Only the lines between the line with "for name, spec" and the line with "Path = Sequence[tuple[float, float]]", together with those two lines themselves, are to be copied exactly.

[start GIVEN DATA]

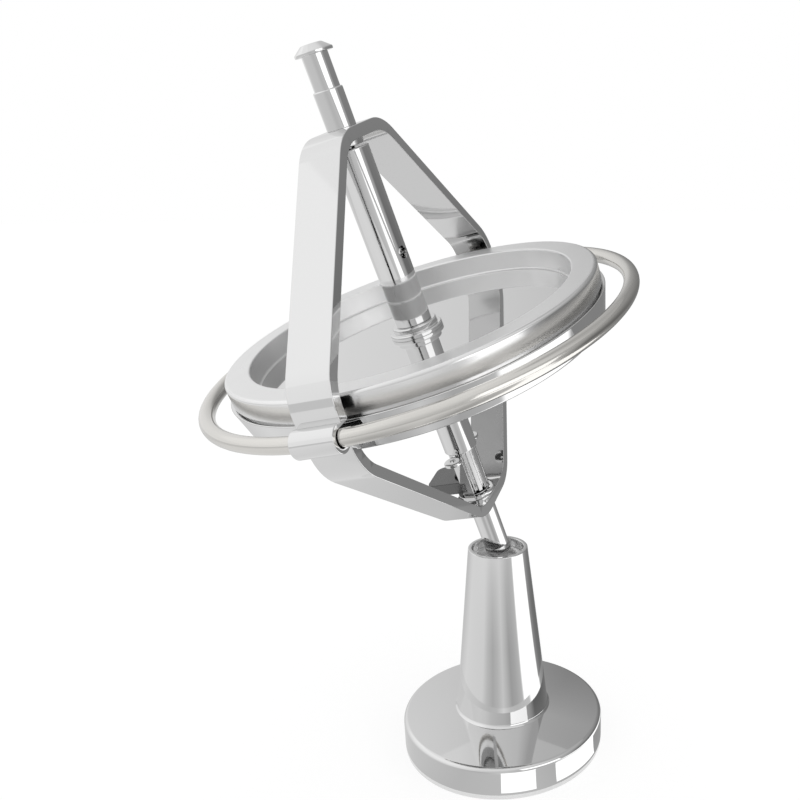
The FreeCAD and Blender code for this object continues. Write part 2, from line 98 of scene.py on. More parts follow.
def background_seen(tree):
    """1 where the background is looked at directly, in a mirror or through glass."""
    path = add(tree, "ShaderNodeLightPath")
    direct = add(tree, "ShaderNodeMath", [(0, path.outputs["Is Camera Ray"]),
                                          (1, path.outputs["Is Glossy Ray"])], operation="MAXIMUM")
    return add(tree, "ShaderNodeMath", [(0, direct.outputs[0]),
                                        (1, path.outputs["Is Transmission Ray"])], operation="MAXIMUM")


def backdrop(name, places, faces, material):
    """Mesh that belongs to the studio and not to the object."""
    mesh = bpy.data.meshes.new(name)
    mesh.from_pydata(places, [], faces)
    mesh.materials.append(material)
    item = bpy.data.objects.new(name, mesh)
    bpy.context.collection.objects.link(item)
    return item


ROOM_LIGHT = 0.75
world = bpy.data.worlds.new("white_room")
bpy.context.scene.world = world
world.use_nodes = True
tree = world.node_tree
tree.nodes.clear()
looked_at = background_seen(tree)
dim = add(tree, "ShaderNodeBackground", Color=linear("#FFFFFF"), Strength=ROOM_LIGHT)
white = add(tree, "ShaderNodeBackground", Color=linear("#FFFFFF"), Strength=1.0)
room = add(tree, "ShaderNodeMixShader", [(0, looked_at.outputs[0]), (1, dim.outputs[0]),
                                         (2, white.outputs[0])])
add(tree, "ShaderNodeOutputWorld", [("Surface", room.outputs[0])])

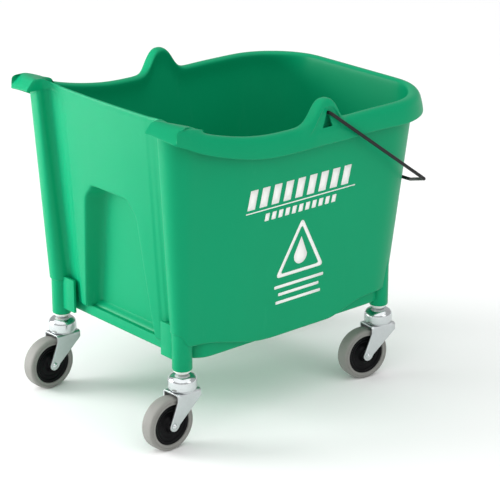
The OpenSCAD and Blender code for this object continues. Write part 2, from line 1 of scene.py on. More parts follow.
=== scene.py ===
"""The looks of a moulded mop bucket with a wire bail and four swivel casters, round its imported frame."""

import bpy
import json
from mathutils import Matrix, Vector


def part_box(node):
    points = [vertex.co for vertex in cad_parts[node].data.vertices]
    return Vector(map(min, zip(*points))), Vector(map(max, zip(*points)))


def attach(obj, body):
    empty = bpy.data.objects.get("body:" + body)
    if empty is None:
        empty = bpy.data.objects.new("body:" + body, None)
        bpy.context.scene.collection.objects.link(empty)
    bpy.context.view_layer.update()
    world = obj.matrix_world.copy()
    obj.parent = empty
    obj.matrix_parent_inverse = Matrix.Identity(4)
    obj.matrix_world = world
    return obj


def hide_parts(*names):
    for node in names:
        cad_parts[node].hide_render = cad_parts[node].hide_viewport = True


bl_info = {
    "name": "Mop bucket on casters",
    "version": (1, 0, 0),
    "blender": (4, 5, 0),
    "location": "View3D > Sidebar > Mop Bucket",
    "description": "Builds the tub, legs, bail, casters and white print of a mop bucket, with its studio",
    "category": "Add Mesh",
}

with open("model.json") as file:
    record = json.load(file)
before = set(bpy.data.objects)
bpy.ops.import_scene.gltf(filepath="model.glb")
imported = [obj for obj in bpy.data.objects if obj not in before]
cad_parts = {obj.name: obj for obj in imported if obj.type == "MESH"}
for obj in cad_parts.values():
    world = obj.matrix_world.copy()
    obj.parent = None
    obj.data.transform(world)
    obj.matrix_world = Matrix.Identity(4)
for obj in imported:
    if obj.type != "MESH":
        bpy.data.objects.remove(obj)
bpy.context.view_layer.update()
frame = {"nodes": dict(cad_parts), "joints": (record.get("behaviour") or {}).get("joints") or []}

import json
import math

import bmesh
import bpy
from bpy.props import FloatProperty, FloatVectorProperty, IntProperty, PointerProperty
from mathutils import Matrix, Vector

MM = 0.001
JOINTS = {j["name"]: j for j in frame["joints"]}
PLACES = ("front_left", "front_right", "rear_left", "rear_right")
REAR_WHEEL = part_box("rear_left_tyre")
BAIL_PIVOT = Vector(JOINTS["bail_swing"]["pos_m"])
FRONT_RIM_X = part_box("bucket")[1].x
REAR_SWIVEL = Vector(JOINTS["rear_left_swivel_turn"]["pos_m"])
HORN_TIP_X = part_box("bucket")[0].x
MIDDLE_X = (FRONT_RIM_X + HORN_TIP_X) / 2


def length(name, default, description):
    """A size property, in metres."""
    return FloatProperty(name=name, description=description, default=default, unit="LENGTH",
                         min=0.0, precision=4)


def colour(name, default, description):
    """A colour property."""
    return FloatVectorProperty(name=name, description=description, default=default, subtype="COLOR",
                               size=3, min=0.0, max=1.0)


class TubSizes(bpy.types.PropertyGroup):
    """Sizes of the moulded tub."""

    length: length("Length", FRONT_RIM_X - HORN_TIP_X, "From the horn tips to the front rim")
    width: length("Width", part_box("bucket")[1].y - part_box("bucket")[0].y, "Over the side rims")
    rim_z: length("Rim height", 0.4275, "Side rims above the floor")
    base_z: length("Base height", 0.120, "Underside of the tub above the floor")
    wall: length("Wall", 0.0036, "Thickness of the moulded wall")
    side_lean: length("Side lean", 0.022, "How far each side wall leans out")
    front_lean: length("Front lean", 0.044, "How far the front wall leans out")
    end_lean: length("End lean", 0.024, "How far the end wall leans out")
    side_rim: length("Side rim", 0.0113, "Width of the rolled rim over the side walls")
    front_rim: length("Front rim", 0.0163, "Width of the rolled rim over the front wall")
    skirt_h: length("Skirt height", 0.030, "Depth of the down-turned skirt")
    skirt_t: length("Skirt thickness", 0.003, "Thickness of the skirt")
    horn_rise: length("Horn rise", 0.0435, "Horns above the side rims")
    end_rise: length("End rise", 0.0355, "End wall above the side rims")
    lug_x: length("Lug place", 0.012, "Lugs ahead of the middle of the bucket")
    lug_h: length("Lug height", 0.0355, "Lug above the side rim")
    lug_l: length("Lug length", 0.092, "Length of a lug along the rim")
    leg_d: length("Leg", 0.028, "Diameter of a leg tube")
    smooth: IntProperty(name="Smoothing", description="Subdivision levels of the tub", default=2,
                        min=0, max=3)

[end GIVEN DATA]
[start GIVEN DATA]

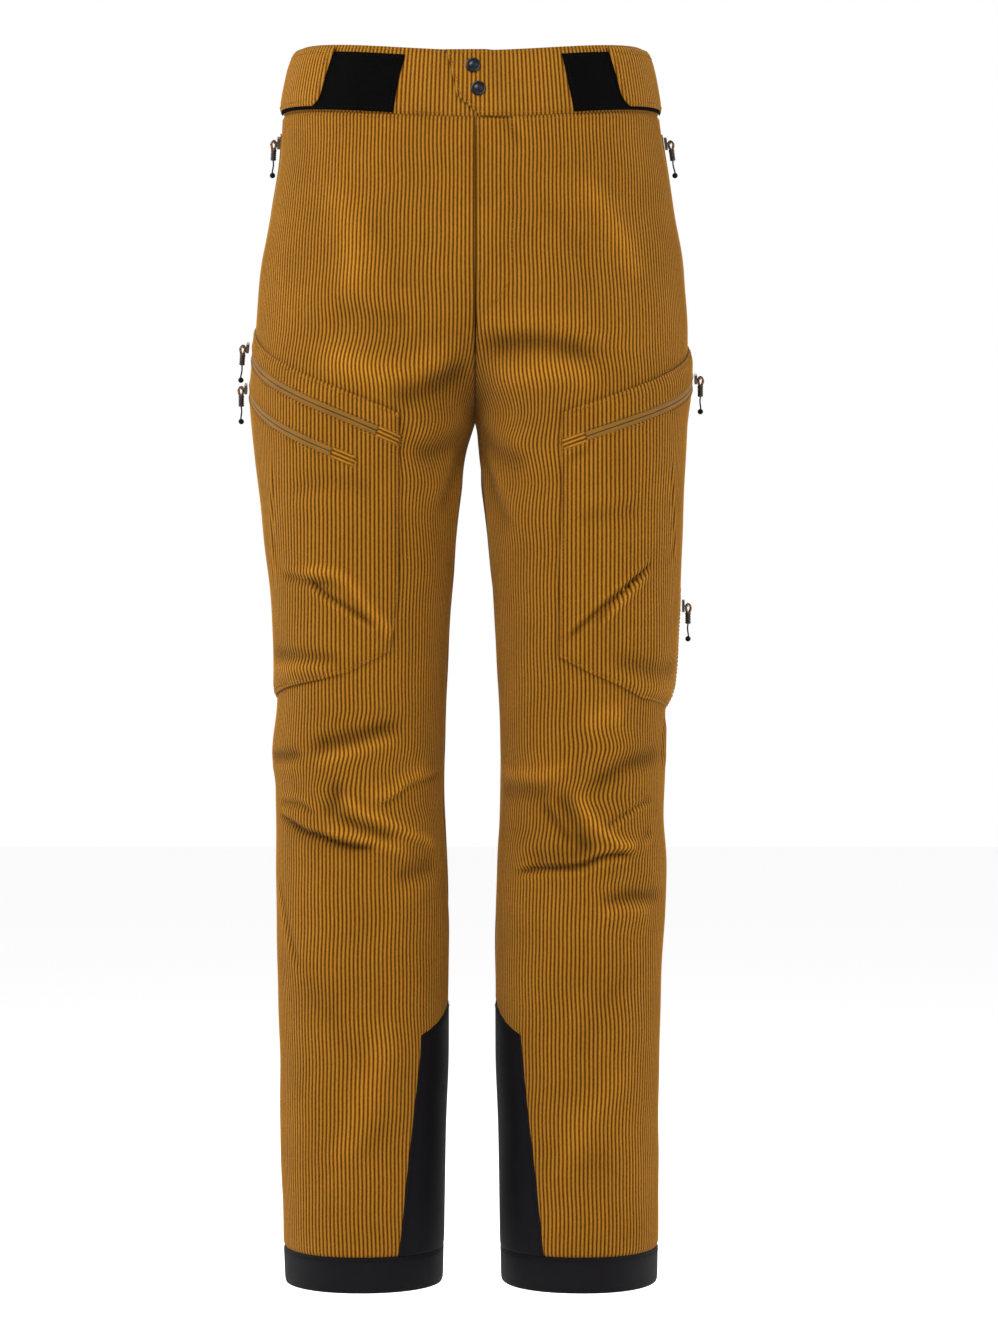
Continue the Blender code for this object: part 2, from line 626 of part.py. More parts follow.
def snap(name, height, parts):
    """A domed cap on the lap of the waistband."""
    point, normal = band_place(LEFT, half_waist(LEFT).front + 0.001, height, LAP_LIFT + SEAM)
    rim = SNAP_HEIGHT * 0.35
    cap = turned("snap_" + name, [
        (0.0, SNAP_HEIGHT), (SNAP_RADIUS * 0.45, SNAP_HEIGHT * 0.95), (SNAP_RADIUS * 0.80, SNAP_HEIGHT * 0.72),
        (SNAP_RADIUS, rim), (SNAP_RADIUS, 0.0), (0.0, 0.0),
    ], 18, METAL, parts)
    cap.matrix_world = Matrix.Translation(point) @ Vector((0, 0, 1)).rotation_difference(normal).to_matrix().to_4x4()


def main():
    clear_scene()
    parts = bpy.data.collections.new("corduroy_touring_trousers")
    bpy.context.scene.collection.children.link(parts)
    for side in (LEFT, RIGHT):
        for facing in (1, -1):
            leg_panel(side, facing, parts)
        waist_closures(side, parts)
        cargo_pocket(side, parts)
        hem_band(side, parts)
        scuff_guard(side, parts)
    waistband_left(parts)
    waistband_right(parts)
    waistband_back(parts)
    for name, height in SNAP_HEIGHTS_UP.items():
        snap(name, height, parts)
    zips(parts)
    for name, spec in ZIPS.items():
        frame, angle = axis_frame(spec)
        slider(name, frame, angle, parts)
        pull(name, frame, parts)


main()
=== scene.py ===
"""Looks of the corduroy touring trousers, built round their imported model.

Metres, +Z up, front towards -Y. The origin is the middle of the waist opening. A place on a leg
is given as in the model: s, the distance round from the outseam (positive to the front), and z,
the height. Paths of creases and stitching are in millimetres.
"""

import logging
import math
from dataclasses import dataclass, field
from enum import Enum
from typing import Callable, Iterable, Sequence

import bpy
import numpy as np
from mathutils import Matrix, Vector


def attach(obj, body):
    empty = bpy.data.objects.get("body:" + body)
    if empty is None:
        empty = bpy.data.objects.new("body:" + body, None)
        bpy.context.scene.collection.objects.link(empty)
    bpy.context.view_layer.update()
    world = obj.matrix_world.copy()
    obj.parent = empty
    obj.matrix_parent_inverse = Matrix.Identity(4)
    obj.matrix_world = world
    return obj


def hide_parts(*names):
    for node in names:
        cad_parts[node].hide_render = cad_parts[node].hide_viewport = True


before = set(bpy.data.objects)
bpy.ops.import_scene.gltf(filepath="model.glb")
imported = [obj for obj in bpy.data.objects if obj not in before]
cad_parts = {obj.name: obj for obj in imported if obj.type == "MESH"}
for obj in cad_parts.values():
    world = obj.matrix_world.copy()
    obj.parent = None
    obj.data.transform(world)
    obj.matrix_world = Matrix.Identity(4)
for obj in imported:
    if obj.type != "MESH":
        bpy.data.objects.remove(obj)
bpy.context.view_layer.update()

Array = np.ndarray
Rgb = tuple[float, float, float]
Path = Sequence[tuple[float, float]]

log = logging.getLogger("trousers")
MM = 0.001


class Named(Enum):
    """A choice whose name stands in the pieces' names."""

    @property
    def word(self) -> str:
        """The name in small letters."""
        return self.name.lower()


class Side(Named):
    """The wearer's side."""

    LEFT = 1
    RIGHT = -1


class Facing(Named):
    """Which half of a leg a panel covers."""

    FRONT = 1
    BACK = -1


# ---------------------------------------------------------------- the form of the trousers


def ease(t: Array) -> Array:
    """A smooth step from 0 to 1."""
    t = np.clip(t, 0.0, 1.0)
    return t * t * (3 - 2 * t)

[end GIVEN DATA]

(SOLUTION BELOW)
    for name, spec in ZIPS.items():
        frame, angle = axis_frame(spec)
        slider(name, frame, angle, parts)
        pull(name, frame, parts)


main()
=== scene.py ===
"""Looks of the corduroy touring trousers, built round their imported model.

Metres, +Z up, front towards -Y. The origin is the middle of the waist opening. A place on a leg
is given as in the model: s, the distance round from the outseam (positive to the front), and z,
the height. Paths of creases and stitching are in millimetres.
"""

import logging
import math
from dataclasses import dataclass, field
from enum import Enum
from typing import Callable, Iterable, Sequence

import bpy
import numpy as np
from mathutils import Matrix, Vector


def attach(obj, body):
    empty = bpy.data.objects.get("body:" + body)
    if empty is None:
        empty = bpy.data.objects.new("body:" + body, None)
        bpy.context.scene.collection.objects.link(empty)
    bpy.context.view_layer.update()
    world = obj.matrix_world.copy()
    obj.parent = empty
    obj.matrix_parent_inverse = Matrix.Identity(4)
    obj.matrix_world = world
    return obj


def hide_parts(*names):
    for node in names:
        cad_parts[node].hide_render = cad_parts[node].hide_viewport = True


before = set(bpy.data.objects)
bpy.ops.import_scene.gltf(filepath="model.glb")
imported = [obj for obj in bpy.data.objects if obj not in before]
cad_parts = {obj.name: obj for obj in imported if obj.type == "MESH"}
for obj in cad_parts.values():
    world = obj.matrix_world.copy()
    obj.parent = None
    obj.data.transform(world)
    obj.matrix_world = Matrix.Identity(4)
for obj in imported:
    if obj.type != "MESH":
        bpy.data.objects.remove(obj)
bpy.context.view_layer.update()

Array = np.ndarray
Rgb = tuple[float, float, float]
Path = Sequence[tuple[float, float]]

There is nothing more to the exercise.